##### LISTED RECORDS #####
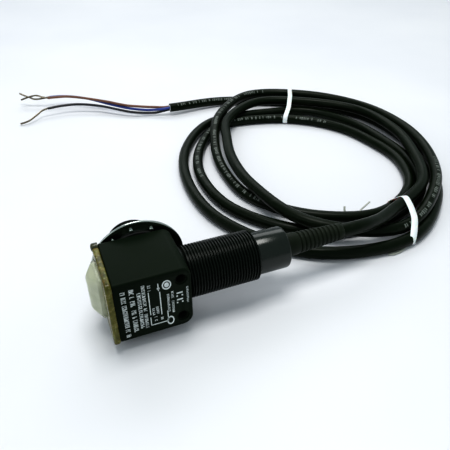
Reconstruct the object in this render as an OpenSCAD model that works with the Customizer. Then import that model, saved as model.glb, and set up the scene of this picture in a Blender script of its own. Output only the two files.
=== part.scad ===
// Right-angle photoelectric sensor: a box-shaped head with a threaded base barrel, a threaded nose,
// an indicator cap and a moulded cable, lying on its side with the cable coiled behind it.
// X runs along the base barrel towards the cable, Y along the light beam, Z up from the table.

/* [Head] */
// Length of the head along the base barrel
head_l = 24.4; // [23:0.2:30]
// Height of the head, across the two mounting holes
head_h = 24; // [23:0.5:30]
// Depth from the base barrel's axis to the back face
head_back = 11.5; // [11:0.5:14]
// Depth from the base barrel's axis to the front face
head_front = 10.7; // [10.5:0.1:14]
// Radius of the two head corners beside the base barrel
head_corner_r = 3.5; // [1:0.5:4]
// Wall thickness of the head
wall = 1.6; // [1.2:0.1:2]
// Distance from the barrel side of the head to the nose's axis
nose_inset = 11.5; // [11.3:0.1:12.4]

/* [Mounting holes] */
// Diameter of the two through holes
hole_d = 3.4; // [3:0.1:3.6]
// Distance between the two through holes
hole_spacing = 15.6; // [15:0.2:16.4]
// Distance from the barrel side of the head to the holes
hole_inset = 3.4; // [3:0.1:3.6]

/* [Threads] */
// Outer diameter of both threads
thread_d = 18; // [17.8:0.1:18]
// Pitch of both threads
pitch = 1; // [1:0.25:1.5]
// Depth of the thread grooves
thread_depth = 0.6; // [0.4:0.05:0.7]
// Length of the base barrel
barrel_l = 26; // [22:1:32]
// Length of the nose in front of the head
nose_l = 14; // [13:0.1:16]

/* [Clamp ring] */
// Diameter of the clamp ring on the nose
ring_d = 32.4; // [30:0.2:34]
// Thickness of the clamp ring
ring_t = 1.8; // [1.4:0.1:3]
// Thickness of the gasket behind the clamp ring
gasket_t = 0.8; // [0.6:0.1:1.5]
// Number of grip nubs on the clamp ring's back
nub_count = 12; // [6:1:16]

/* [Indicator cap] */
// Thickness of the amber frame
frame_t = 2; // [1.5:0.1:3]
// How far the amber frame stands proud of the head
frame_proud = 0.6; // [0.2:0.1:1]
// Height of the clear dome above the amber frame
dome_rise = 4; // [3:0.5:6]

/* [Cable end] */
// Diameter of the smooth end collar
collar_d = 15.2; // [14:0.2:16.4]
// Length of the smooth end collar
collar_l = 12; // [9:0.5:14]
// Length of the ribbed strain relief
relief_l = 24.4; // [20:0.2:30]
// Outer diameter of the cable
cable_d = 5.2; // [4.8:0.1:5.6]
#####
##### LISTED RECORDS #####
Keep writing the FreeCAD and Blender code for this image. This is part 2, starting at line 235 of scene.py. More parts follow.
#####
__THE REQUEST__
Start at the line with "Reconstruct the object", stop at the line with "hole_inset = 3.4; // [3:0.1:3.6]", and return every line in that stretch exactly, those two included.

__REPLY TO THE EXERCISE__
Reconstruct the object in this render as an OpenSCAD model that works with the Customizer. Then import that model, saved as model.glb, and set up the scene of this picture in a Blender script of its own. Output only the two files.
=== part.scad ===
// Right-angle photoelectric sensor: a box-shaped head with a threaded base barrel, a threaded nose,
// an indicator cap and a moulded cable, lying on its side with the cable coiled behind it.
// X runs along the base barrel towards the cable, Y along the light beam, Z up from the table.

/* [Head] */
// Length of the head along the base barrel
head_l = 24.4; // [23:0.2:30]
// Height of the head, across the two mounting holes
head_h = 24; // [23:0.5:30]
// Depth from the base barrel's axis to the back face
head_back = 11.5; // [11:0.5:14]
// Depth from the base barrel's axis to the front face
head_front = 10.7; // [10.5:0.1:14]
// Radius of the two head corners beside the base barrel
head_corner_r = 3.5; // [1:0.5:4]
// Wall thickness of the head
wall = 1.6; // [1.2:0.1:2]
// Distance from the barrel side of the head to the nose's axis
nose_inset = 11.5; // [11.3:0.1:12.4]

/* [Mounting holes] */
// Diameter of the two through holes
hole_d = 3.4; // [3:0.1:3.6]
// Distance between the two through holes
hole_spacing = 15.6; // [15:0.2:16.4]
// Distance from the barrel side of the head to the holes
hole_inset = 3.4; // [3:0.1:3.6]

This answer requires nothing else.